Why on the platform layer we have function pointers inside functions? I do see this pattern very common, I don't know if handmade hero by any chance shares a similar architecture with Quake but on Quake 3 things like Hunk_Alloc and platform spesific things are stored inside something called "refresh module". What is the reason for doing this? I assume it is so that we can assign function pointers to platfrom spesific functions but why not just toggle which platform layer is included? Like have a simple check

#ifdef PLATFORM_WINDOWS
#include "win32_platform.h"
#else
#include "linux_platform.h"
#endif

And we do not need function pointers. Also we would be doing indirect access to functions when using function pointers so if we have them called inside a loop that would also impact the performance? What benefits do we get when doing things this way?

There are multiple reason to do this way:

  1. Hot reloading.
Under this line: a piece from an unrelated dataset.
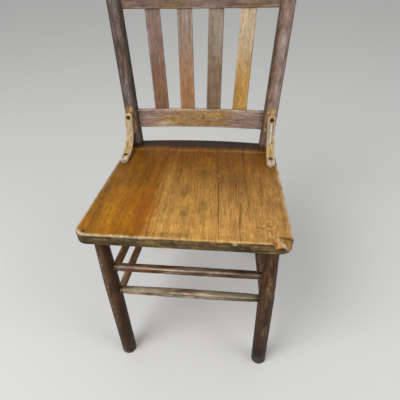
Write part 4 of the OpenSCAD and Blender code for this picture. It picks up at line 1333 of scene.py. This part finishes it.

If you want to reload game dll at runtime then it is harder to have static dependency on platform code. It's possible, but it's way more flexible to specify indirect interface to platform dynamically.

  2. Some platforms may have alternative implementations of things. Like rendering - you may choose software vs opengl vs direct3d. Then platform renderer will be called dynamically based on different decisions. You could even offer users to provide such rendering backend themselves (meaning they compile the dll and your code calls it).
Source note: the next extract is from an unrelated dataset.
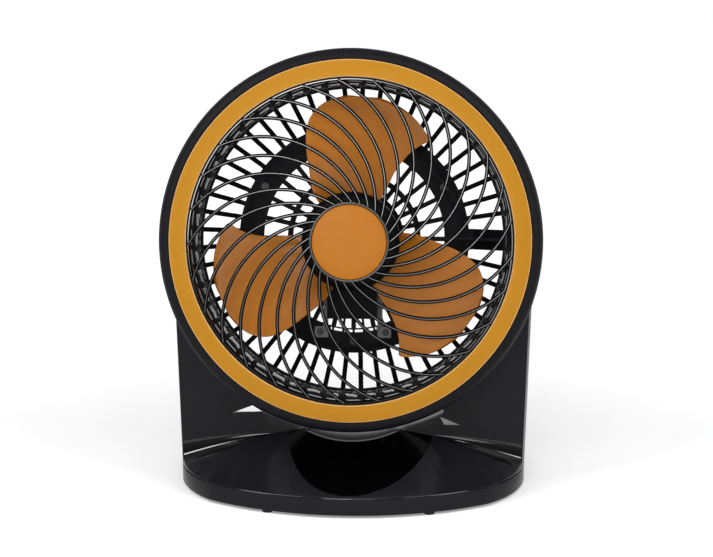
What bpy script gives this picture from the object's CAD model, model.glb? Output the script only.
import math

import bmesh
import bpy
from mathutils import Matrix, Vector


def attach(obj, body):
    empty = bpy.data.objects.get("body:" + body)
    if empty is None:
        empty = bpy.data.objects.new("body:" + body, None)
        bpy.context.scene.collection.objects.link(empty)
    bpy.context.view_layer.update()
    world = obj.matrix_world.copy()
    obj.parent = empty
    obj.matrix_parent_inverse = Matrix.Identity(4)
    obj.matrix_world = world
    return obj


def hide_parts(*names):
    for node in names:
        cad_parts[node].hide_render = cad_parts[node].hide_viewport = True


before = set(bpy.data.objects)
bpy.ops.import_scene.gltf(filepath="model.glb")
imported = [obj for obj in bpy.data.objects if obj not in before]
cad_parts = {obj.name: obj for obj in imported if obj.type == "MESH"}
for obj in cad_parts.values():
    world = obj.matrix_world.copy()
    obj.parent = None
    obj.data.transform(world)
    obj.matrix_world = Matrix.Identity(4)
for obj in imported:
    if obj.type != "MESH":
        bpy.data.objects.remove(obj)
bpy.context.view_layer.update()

scene = bpy.context.scene
scene.view_settings.view_transform = "Standard"

# The photographer's camera stands 1.3 m in front of the fan, a little to its right,
# and looks down on it by ten degrees. It aims below the middle of the ring.
ring_face = Vector((0, -0.0566, 0.2120))
camera_far = 1.3
camera_rise = math.radians(10)
camera_side = math.radians(2.6)
aim_right = 0.0055
aim_down = 0.0285
lens_length = 84.2
toward_camera = Vector((
    math.sin(camera_side) * math.cos(camera_rise),
    -math.cos(camera_side) * math.cos(camera_rise),
    math.sin(camera_rise)))
camera = bpy.data.objects.new("camera", bpy.data.cameras.new("camera"))
scene.collection.objects.link(camera)
scene.camera = camera
camera.data.sensor_width = 36
camera.data.lens = lens_length
camera.location = ring_face + camera_far * toward_camera
level_look = (-toward_camera).to_track_quat("-Z", "Y")
aim = ring_face + level_look @ Vector((aim_right, -aim_down, 0))
camera.rotation_euler = (aim - camera.location).to_track_quat("-Z", "Y").to_euler()

# The floor is a plain sheet of pale board that runs out to the horizon.
# It is nearly white, so that it keeps the soft shadow of the foot.
board_half = 8.0
board_white = (0.93, 0.93, 0.93, 1)
board_mesh = bmesh.new()
bmesh.ops.create_grid(board_mesh, x_segments=1, y_segments=1, size=board_half)
board_data = bpy.data.meshes.new("floor")
board_mesh.to_mesh(board_data)
floor = bpy.data.objects.new("floor", board_data)
scene.collection.objects.link(floor)
board = bpy.data.materials.new("pale_board")
board.use_nodes = True
board_shader = board.node_tree.nodes["Principled BSDF"]
board_shader.inputs["Base Color"].default_value = board_white
board_shader.inputs["Roughness"].default_value = 0.9
board_shader.inputs["Specular IOR Level"].default_value = 0.1
board_shader.inputs["Emission Color"].default_value = (1, 1, 1, 1)
board_nodes, board_links = board.node_tree.nodes, board.node_tree.links
board_path = board_nodes.new("ShaderNodeLightPath")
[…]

  3. Cleaner build. By not including platform functionality you are not polluting symbol namespace with various platform defines/includes/functions. Only what you need to declare for function pointer types. Sometimes it can give much faster builds (like avoiding including windows.h or similar).

As for performance - if you look at functionality platform provides, then you'll see that none of it is called on hot path. For example, OS memory allocation functions - you should not be calling in some inner loop inside frame. If you are, then that by itself is a problem, and having function pointer or regular function call won't matter. It should be fixed by not doing such functionality so often. Nowadays indirect branch predictor is way better than it used to be, having function pointer calls is not that big of deal anyway.

Thanks for the answer, it made it really clear but I didn't get the last part, Cleaner builds. I don't understand why pollution of symbol names would be any different when using indirect function calls to different files, as when they are compiled each turn into seperate object files to be linked into a single executable unless we are dynamically loading them on runtime as a dll. Is that the case with the platform layer? Because otherwise I don't get how the pollution of symbol names would be different, we either point to the functions on a seperate compilation unit or just include declerations to functions to be linked against later. Could you elaborate a bit more on that?


Replying to mmozeiko (#29642)

Ok, if are not doing single translation builds (unity builds) then that's not a problem.

It's only problem if you're including all your .c/.cpp files into one file to build as executable.